The resulting rod blanks are light in the hand and durable against rough saltwater voyages. Selection in the slick-butt casting rods is another positive, as long as that’s the style an angler is looking for. Another pro that stands out is the Ally Kite Rod.
Penn Ally Rods do have a limited number of options in the bent-butt and spinning models. There’s three of each to be precise, which may not provide what an angler needs. Though Ally rod cost and performance equal value, anglers aren’t buying Penn’s best offering. Fishermen searching for higher performance and durability might examine Penn International Rods.
Best Style Of Use
In the same manner of the International Rod series, Ally rods (bent-butts especially) are perfect for trolling open water. Slick-butt models also function well for trolling when the seat and saddle aren’t a necessity. Gimbals lock them into rod holders or select reels with harness lugs for the troll clip and lanyard. Looking for a longer powerful stick to pitch live or chunked bait? The 7′ slick-butt casting rods stand out nicely. Pair your Penn Ally casting rods with a Penn International, Fathom, or Squall reel for maximum output.

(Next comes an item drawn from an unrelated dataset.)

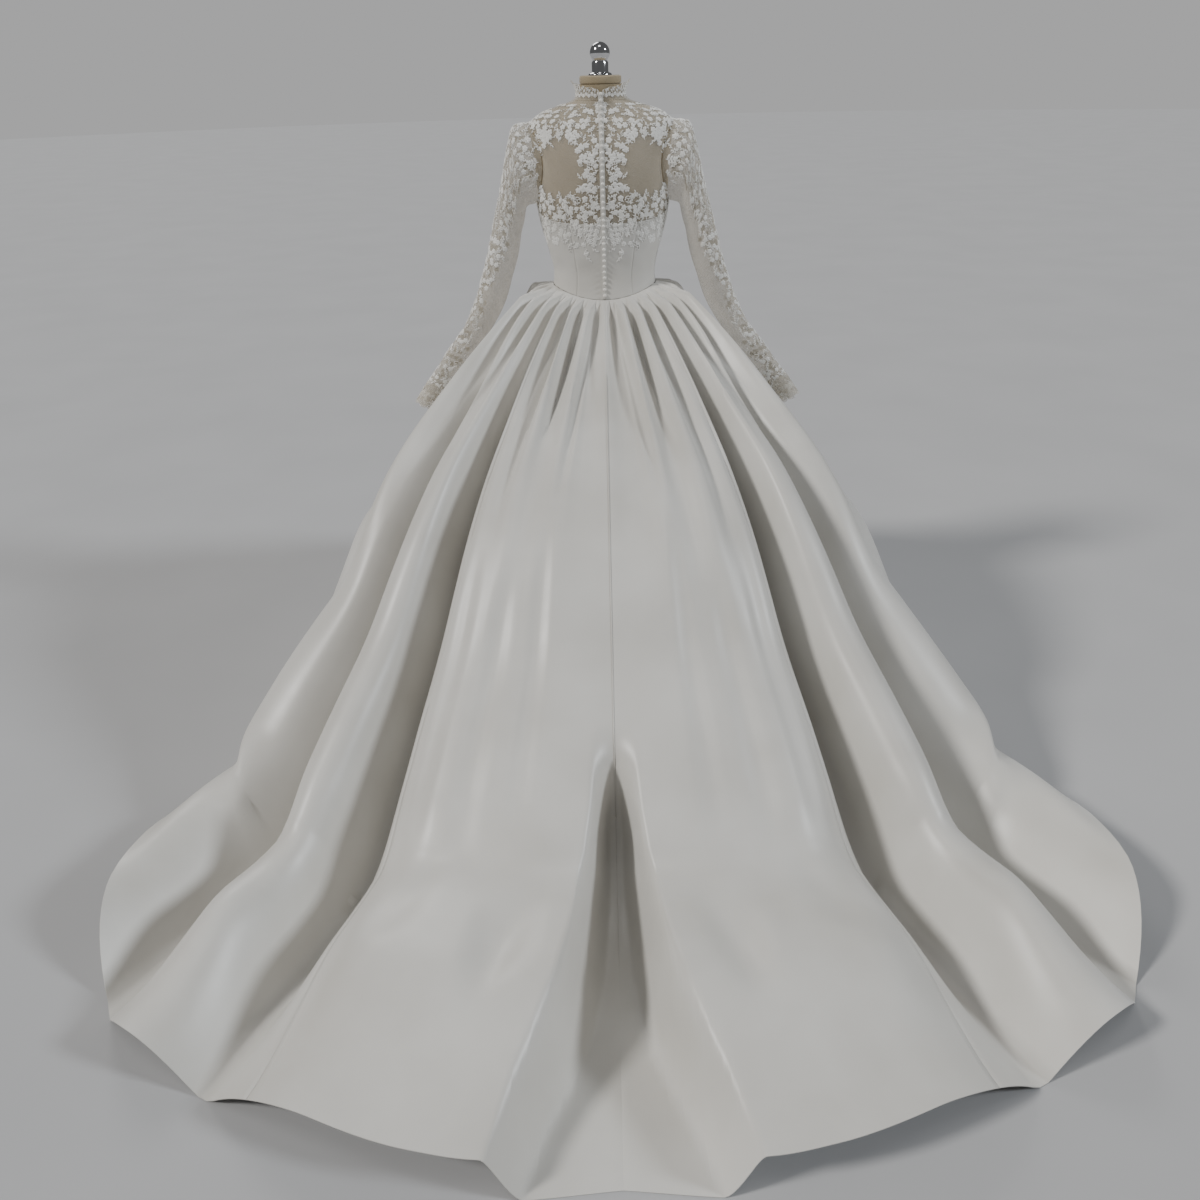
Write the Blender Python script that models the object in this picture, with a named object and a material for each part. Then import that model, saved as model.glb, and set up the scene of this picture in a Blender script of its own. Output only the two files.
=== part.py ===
"""Ivory satin wedding dress with a lace yoke and a long train, on a limbless dress form.

Metres, +Z up. The origin is on the floor, under the middle of the form's stand. The front of the
dress faces -Y and the train lies towards +Y. Angles round the body start at the front centre (0),
pass the wearer's left side (90, at +X) and reach the back centre at 180.
"""

import math

import bmesh
import bpy
import numpy as np

# Clearances and wall thicknesses
SEAM_GAP = 0.0003
SATIN_WALL = 0.0020
BODICE_WALL = 0.0016
NET_WALL = 0.0012
YOKE_SEAM = 0.0030
LACE_WALL = 0.0012
FORM_CLEARANCE = 0.0050
SHOULDER_CLEARANCE = 0.0012
NECK_CLEARANCE = 0.0007

# Heights of the seams
WAIST_SIDE_Z = 1.052
WAIST_BACK_DIP = 0.034
WAIST_FRONT_DIP = 0.022
WAIST_DIP_POWER = 4
YOKE_TOP_Z = 1.4925
COLLAR_HEIGHT = 0.025
COLLAR_TIP_RISE = 0.016
COLLAR_TIP_ANGLE = 102
COLLAR_TIP_WIDTH = 58
COLLAR_TIP_FLARE = 0.013
COLLAR_SCALLOPS = 9
COLLAR_SCALLOP_DEPTH = 0.0022
COLLAR_BACK_DIP = 0.006
COLLAR_DIP_ANGLE = 155
COLLAR_EASE = 0.001
COLLAR_LEAN = 0.003
COLLAR_BASE_Z = 1.4930
ARMHOLE_CENTRE_Z = 1.348
ARMHOLE_HALF_HEIGHT = 0.098
ARMHOLE_HALF_DEPTH = 0.056

# Dress form and its stand
TORSO_BOTTOM_Z = 0.830
NECK_TOP_Z = 1.5275
FORM_SIDES = 24
METAL_SIDES = 16
TORSO_HEIGHTS = (
    0.86, 0.92, 0.98, 1.03, 1.085, 1.13, 1.18, 1.24, 1.30, 1.36, 1.40, 1.43, 1.445, 1.46, 1.475, 1.488,
)
NECK_START_Z = 1.497
NECK_END_Z = 1.508
CAP_EDGE = 0.004
KNOB_FLANGE_HEIGHT = 0.003
KNOB_BALL_RISE = 0.80
KNOB_LATITUDES = (-42, -24, -6, 12, 30, 48, 66, 80)
SOCKET_HEIGHT = 0.045
SOCKET_RADIUS = 0.020
SOCKET_BEVEL = 0.004
BASE_EDGE = 0.010
BASE_CROWN_RADIUS = 0.06
CAP_RADIUS = 0.052
CAP_HEIGHT = 0.019
KNOB_RADIUS = 0.0245
KNOB_STEM_RADIUS = 0.0205
KNOB_STEM_HEIGHT = 0.030
KNOB_FLANGE_RADIUS = 0.029
POLE_RADIUS = 0.016
BASE_RADIUS = 0.210
BASE_HEIGHT = 0.030

# Buttons
BUTTON_COUNT = 32
BUTTON_RADIUS = 0.0044
BUTTON_HEIGHT = 0.0062
BUTTON_TOP_Z = 1.507
PLACKET_HALF_WIDTH = 0.0065

# Skirt mesh
GATHER_COUNT = 28
GATHER_DEPTH = 0.011
GATHER_RISE = 0.07
GATHER_FADE = 0.40
SLEEVE_SIDES = 16
CUFF_SIDES = 28

# Outer cross-sections of the bodice and yoke: half width, depth to the front and to the back
BODY_COLUMNS = ("z", "half_width", "front", "back")
BODY_SECTIONS = (
    (0.800, 0.172, 0.118, 0.125),
    (0.860, 0.178, 0.118, 0.130),
    (0.940, 0.168, 0.110, 0.118),
    (1.000, 0.146, 0.100, 0.096),
    (1.052, 0.135, 0.094, 0.084),
    (1.085, 0.134, 0.093, 0.082),
    (1.130, 0.144, 0.099, 0.087),
    (1.180, 0.157, 0.110, 0.093),
    (1.250, 0.171, 0.126, 0.100),
    (1.300, 0.176, 0.124, 0.102),
    (1.350, 0.179, 0.108, 0.101),
    (1.400, 0.184, 0.088, 0.092),
    (1.440, 0.183, 0.070, 0.077),
    (1.469, 0.140, 0.058, 0.062),
    (1.494, 0.068, 0.051, 0.055),
    (1.512, 0.057, 0.050, 0.053),
    (1.545, 0.058, 0.052, 0.055),
)

# Upper edge of the satin, by angle from the front centre
TOP_EDGE_COLUMNS = ("angle", "z")
TOP_EDGE = (
    (0, 1.262),
    (35, 1.287),
    (65, 1.262),
    (90, 1.236),
    (130, 1.214),
    (180, 1.206),
)

# Sleeve rings below the armhole: outer and inner edge seen from behind, half depth, and centre in Y
SLEEVE_COLUMNS = ("outer_x", "outer_z", "inner_x", "inner_z", "half_depth", "y")
SLEEVE_RINGS = (
    (0.2220, 1.4360, 0.1960, 1.2445, 0.0590, 0.000),
    (0.2400, 1.3900, 0.2010, 1.2310, 0.0560, 0.000),
    (0.2580, 1.3160, 0.2070, 1.2050, 0.0500, 0.000),
    (0.2800, 1.2350, 0.2150, 1.1750, 0.0440, 0.002),
    (0.3010, 1.1520, 0.2270, 1.1250, 0.0400, 0.002),
    (0.3230, 1.0800, 0.2470, 1.0620, 0.0380, 0.000),
    (0.3500, 1.0050, 0.2780, 0.9840, 0.0360, -0.012),
    (0.3900, 0.9300, 0.3270, 0.9030, 0.0330, -0.026),
    (0.4400, 0.8650, 0.3830, 0.8340, 0.0300, -0.040),
    (0.4950, 0.7900, 0.4440, 0.7600, 0.0275, -0.052),
    (0.5450, 0.7200, 0.4960, 0.6920, 0.0260, -0.060),
)
CUFF_SCALLOPS = 7
CUFF_SCALLOP_DEPTH = 0.006
CUFF_LENGTH = 0.070
CUFF_TAPER = 0.05
CUFF_EASE = 0.0008

# Hem of the skirt in plan by angle, and the share of the way out at which the cloth meets the floor
HEM_COLUMNS = ("angle", "x", "y", "reach")
HEM = (
    (0, 0.000, -0.700, 1.00),
    (30, 0.380, -0.620, 1.00),
    (60, 0.690, -0.400, 1.00),
    (90, 0.850, 0.000, 1.00),
    (106, 0.895, 0.360, 1.00),
    (122, 0.930, 0.780, 0.88),
    (134, 0.985, 1.170, 0.78),
    (146, 0.985, 1.460, 0.73),
    (154, 0.880, 1.620, 0.71),
    (161, 0.720, 1.705, 0.70),
    (167, 0.540, 1.800, 0.69),
    (173, 0.330, 1.880, 0.68),
    (177, 0.180, 1.900, 0.68),
    (180, 0.000, 1.885, 0.68),
)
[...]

Penn Customer & Rod Support
Knowing that their customers amount to the survival of their business, Penn takes great aim to ensure a positive experience. All rods come with a 1-year manufacturer’s warranty and Penn provides authorized service centers around the world. Visit the Penn customer service website page which lists all contact numbers as well as frequently asked questions.
The Penn Ally Rod Round Up
88 out of 100 anglers approve of Penn Ally Rods
Penn does a service to offshore fishermen with an offering like the Ally Rod Series. They fall a short distance from what most anglers consider top of the line equipment, but are still quite effective in use. Concerns come into play for anglers battling real ocean monsters due to long-term durability. It’s better to pay top dollar when seeking the ocean gargantuan. For trolling, chunking or pitching bait, or even vertical jigging, Penn Ally Rods will stand 300-pound fish without issue. Lighter models can provide trips full of fillets to stock up your freezer.
I have recently purchased a penn senator 14/0 and was looking at the penn ally 80 – 250, is this suitable?
The 14/0 is a big game reel and will hold roughly 750-1000 yards of 125 pound mono. The Penn Ally you’re looking at lies right in line with the specs for that reel. Good luck out there Yvonne and thanks for the question. Geoff.
Got the extra heavy bent butt. Butt diameter is very wide – too wide for the reel clamp posts of the reel i wanted to match it to.
Sorry to hear that Eoin. I wonder which reel you were trying to match the Penn Ally to? That model is a big game rod. Penn makes it to match the International Reels and it would work with a larger Okuma Makaira or Shimano Tiagra as well. Hopefully, you were able to make the return on the product or match it with a larger reel. Thanks for pointing it out here so that other anglers might not repeat that mistake. Geoff.